Structural Phase Transitions of NbO₂: Bulk versus Surface

The metal to insulator transition of NbO₂ has been predicted to be a result of a structural phase transition (SPT) governed by Peierls physics. However, direct observation of the SPT using experimental techniques is still restricted by the extremely high transition temperature (810 °C) and the proclivity for NbO₂ to oxidize into Nb₂O₅ above 400 °C when exposed to air. Here, we address these issues and employ temperature-dependent X-ray spectroscopy to describe the SPT of NbO₂ from the bulk to surface. Temperature-dependent extended X-ray absorption fine structure spectroscopy (T-EXAFS) reveals a gradual weakening of the bulk Nb dimers over a large temperature range, which is indicative of a second-order Peierls mechanism.
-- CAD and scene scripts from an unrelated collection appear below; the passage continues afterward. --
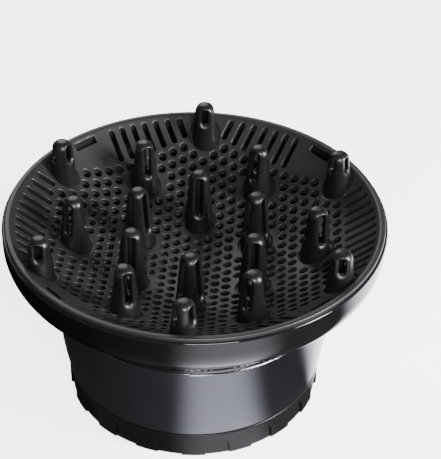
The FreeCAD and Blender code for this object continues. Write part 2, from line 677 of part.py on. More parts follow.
def grip_recesses():
    """Arch-topped thumb recesses round the lock ring, open at the bottom."""
    width = 2 * RING_RADIUS * sin(radians(RECESS_SHARE * FULL_TURN / RECESS_COUNT / 2))
    half = width / 2
    spring = RECESS_TOP - half
    edges = [line(V(0, -half, -TOOL_EXTRA), V(0, -half, spring))]
    edges.append(arc(V(0, -half, spring), V(0, 0, RECESS_TOP), V(0, half, spring)))
    edges.append(line(V(0, half, spring), V(0, half, -TOOL_EXTRA)))
    edges.append(line(V(0, half, -TOOL_EXTRA), V(0, -half, -TOOL_EXTRA)))
    arch = Part.Face(Part.Wire(edges)).extrude(V(RING_RADIUS + TOOL_EXTRA, 0, 0))
    inner = RING_RADIUS - RECESS_DEPTH
    band = ring_plate(inner, RING_RADIUS + TOOL_EXTRA, -TOOL_EXTRA, RECESS_TOP + 2 * TOOL_EXTRA)
    return around(arch.common(band), RECESS_COUNT, RECESS_PHASE)


def lock_ring():
    """Turning ring: grip wall, snap bead over the tube's lip, and a floor with cam slots."""
    lip_bore = TUBE_RADIUS + RING_GAP
    bead_bore = TUBE_STEP_RADIUS + RING_GAP
    edge = RING_EDGE_ROUND
    corners = [(rz(RING_BORE, 0), edge), (rz(RING_RADIUS, 0), edge)]
    corners += [(rz(RING_RADIUS, RING_HEIGHT), edge), (rz(lip_bore, RING_HEIGHT), 0)]
    corners += [(rz(lip_bore, BEAD_TOP), 0), (rz(bead_bore, BEAD_TOP), 0)]
    corners += [(rz(bead_bore, BEAD_BOTTOM), 0), (rz(lip_bore, BEAD_BOTTOM), 0)]
    corners += [(rz(lip_bore, RING_FLOOR), 0), (rz(RING_BORE, RING_FLOOR), edge)]
    ring = turned(rounded_outline(corners))
    slot = cam_slot()
    slot.translate(V(0, 0, -TOOL_EXTRA / 2))
    return ring.cut(grip_recesses() + around(slot, VANE_COUNT)).removeSplitter()


def blade_sector(inner, outer, start, end, bottom, top):
    """An upright curved plate round the axis, with rounded ends."""
    middle = (inner + outer) / 2
    half = (outer - inner) / 2
    between = (start + end) / 2
    edges = [arc(spot(inner, start), spot(inner, between), spot(inner, end))]
    past_end = end + degrees(half / middle)
    edges.append(arc(spot(inner, end), spot(middle, past_end), spot(outer, end)))
    edges.append(arc(spot(outer, end), spot(outer, between), spot(outer, start)))
    past_start = start - degrees(half / middle)
    edges.append(arc(spot(outer, start), spot(middle, past_start), spot(inner, start)))
    plate = raised(Part.Wire(edges), top - bottom)
    plate.translate(V(0, 0, bottom))
    return plate


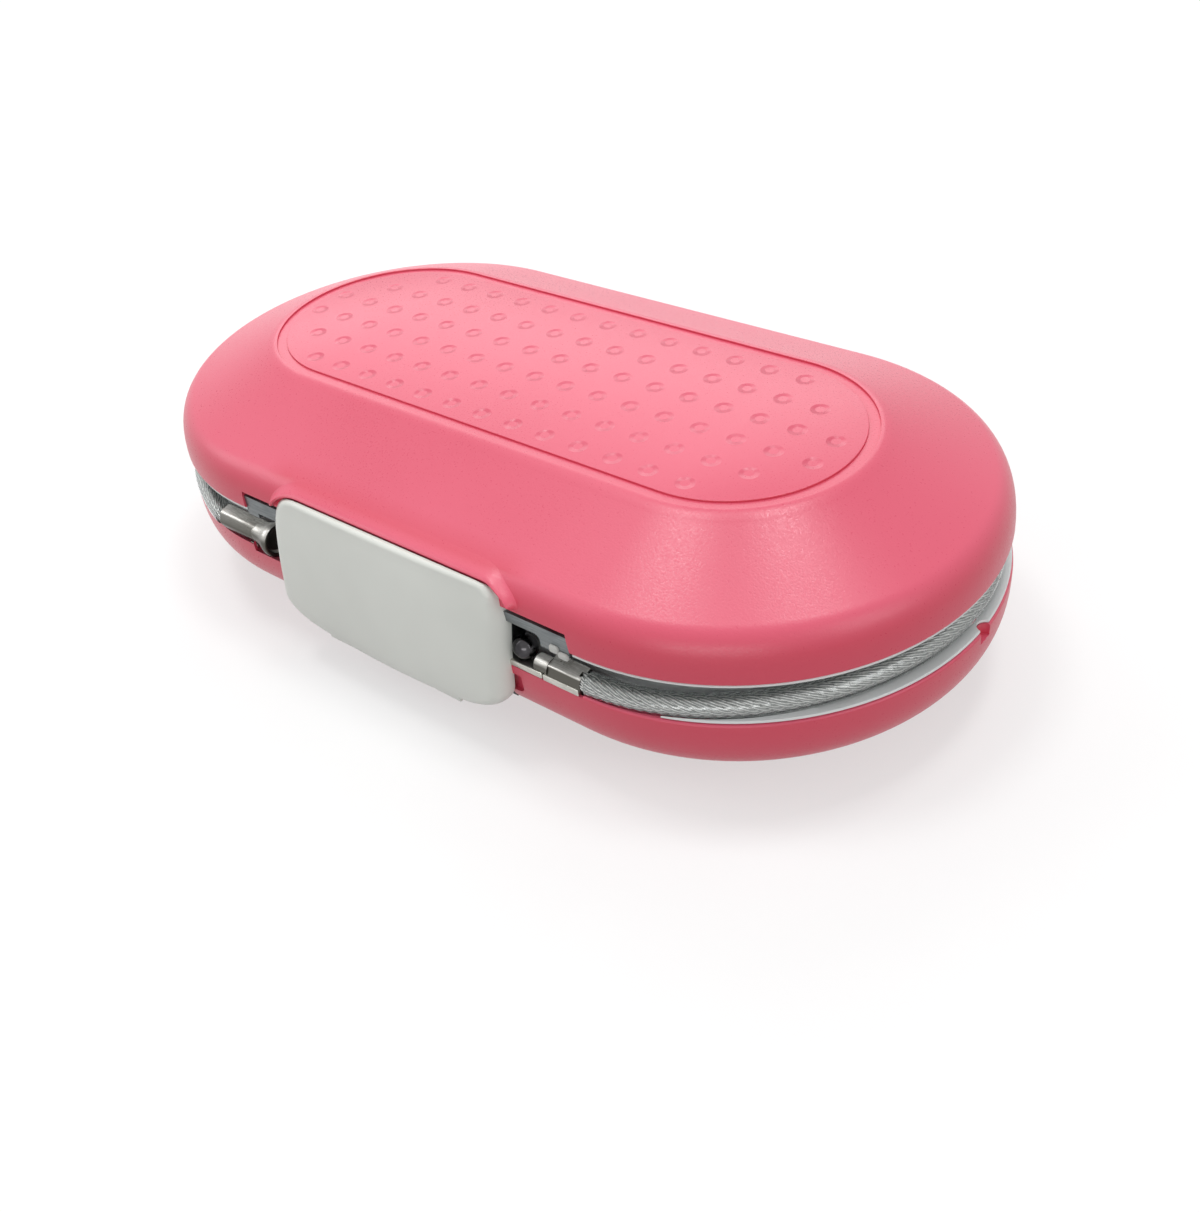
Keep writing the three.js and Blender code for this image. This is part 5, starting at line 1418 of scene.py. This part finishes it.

From these measurements, we determine the critical dimer distance to be 2.77 Å. Our T-EXAFS observations are supported by density functional theory of the phonon dispersion and the electronic density of states of NbO₂, which conclude that the dimerization is responsible for the insulating phase. The dimerization does not extend to the topmost layers, where an oxygen rich surface reconstruction is preferred irrespective of temperature even in extremely reducing environments; changes in the low-energy electron diffraction patterns are attributed to oxygen concentration and are independent of the underlying bulk phase transitions of NbO₂.